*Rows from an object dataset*
■ ■ ■ ■ ■
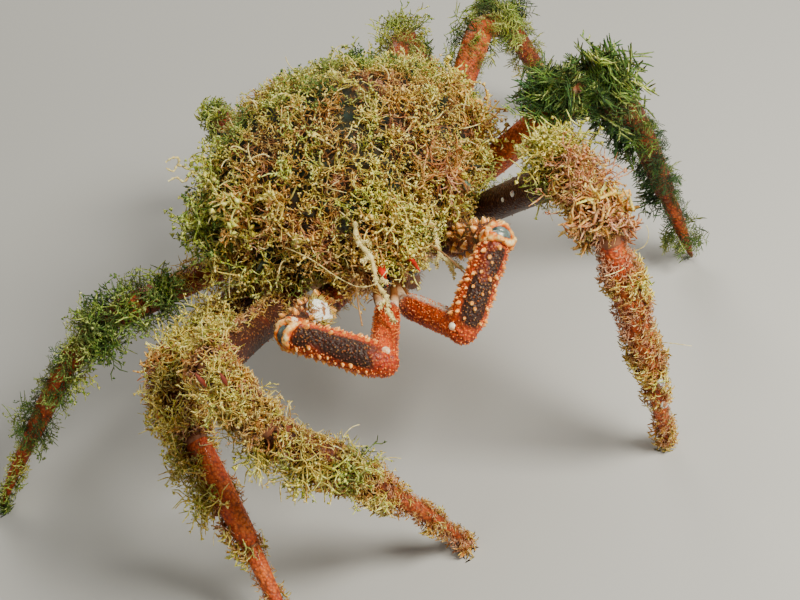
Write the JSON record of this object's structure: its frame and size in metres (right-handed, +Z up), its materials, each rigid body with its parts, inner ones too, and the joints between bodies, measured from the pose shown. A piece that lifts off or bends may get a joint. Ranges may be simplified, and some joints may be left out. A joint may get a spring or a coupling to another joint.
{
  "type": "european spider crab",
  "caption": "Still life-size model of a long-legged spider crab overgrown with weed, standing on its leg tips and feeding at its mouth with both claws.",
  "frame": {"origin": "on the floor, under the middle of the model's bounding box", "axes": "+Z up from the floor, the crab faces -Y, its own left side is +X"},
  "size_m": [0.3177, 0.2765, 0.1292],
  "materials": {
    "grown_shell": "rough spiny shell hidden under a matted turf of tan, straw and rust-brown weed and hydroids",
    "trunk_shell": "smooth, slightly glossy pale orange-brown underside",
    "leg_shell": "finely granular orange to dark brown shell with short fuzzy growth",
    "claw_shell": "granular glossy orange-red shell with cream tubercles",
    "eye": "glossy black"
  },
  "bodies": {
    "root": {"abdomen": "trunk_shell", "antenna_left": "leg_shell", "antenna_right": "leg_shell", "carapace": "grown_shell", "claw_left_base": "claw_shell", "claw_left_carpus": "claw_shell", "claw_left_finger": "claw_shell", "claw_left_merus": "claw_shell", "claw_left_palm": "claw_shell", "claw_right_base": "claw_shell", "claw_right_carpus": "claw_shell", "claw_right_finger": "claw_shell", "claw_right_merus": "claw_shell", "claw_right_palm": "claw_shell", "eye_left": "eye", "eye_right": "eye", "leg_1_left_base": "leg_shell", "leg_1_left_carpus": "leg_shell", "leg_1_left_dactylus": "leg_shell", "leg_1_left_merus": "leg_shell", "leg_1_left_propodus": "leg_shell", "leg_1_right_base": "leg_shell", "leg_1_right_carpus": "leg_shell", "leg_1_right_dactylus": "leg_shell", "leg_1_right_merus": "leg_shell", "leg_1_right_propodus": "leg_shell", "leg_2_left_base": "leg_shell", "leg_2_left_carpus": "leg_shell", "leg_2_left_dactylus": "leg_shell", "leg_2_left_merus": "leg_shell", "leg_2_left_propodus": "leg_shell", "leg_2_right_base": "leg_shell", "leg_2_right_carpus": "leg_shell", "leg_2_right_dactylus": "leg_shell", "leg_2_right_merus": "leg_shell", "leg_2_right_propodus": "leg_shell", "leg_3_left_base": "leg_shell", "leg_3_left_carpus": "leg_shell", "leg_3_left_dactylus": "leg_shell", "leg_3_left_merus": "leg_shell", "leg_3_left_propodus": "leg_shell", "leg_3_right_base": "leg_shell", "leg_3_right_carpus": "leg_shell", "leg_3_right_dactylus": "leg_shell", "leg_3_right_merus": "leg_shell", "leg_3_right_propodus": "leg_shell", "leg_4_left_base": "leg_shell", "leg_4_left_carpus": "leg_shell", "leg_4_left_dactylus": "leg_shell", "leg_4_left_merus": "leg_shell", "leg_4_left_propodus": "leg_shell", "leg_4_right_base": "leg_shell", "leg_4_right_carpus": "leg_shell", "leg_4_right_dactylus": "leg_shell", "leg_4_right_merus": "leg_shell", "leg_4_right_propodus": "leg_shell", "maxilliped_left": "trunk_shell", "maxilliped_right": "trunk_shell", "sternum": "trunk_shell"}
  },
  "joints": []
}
■ ■ ■ ■ ■
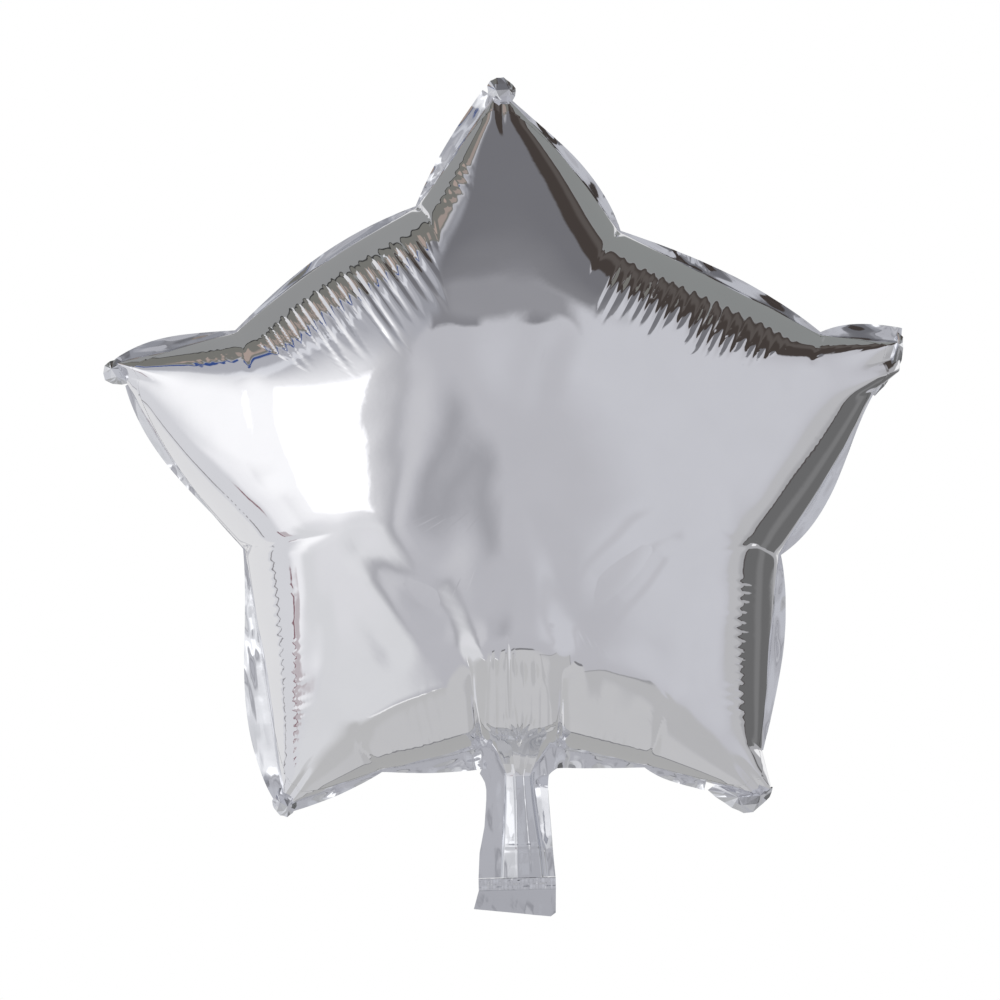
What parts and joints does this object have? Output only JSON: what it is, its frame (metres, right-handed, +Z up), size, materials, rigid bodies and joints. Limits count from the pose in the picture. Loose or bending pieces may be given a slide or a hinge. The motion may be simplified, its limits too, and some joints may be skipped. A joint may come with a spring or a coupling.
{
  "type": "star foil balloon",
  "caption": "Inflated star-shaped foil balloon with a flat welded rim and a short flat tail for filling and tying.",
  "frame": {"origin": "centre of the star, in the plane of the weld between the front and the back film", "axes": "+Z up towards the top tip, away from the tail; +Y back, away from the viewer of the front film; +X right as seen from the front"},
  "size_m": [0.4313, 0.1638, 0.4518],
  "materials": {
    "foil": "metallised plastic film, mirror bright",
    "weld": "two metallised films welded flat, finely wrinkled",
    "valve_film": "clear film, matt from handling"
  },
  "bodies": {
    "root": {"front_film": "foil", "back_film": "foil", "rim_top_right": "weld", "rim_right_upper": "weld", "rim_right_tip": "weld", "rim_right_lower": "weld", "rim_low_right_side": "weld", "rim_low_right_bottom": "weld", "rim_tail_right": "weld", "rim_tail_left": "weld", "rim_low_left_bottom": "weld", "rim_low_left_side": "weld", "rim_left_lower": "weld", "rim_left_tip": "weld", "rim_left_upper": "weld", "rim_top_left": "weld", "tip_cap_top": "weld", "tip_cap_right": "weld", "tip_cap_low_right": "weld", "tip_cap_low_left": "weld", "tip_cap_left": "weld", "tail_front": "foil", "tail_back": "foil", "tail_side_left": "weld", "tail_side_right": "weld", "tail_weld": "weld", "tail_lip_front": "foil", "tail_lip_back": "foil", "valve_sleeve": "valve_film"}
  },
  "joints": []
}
■ ■ ■ ■ ■
*To be done*
Tally the lines containing "this". Provide the number without any other words.

*Result below*
2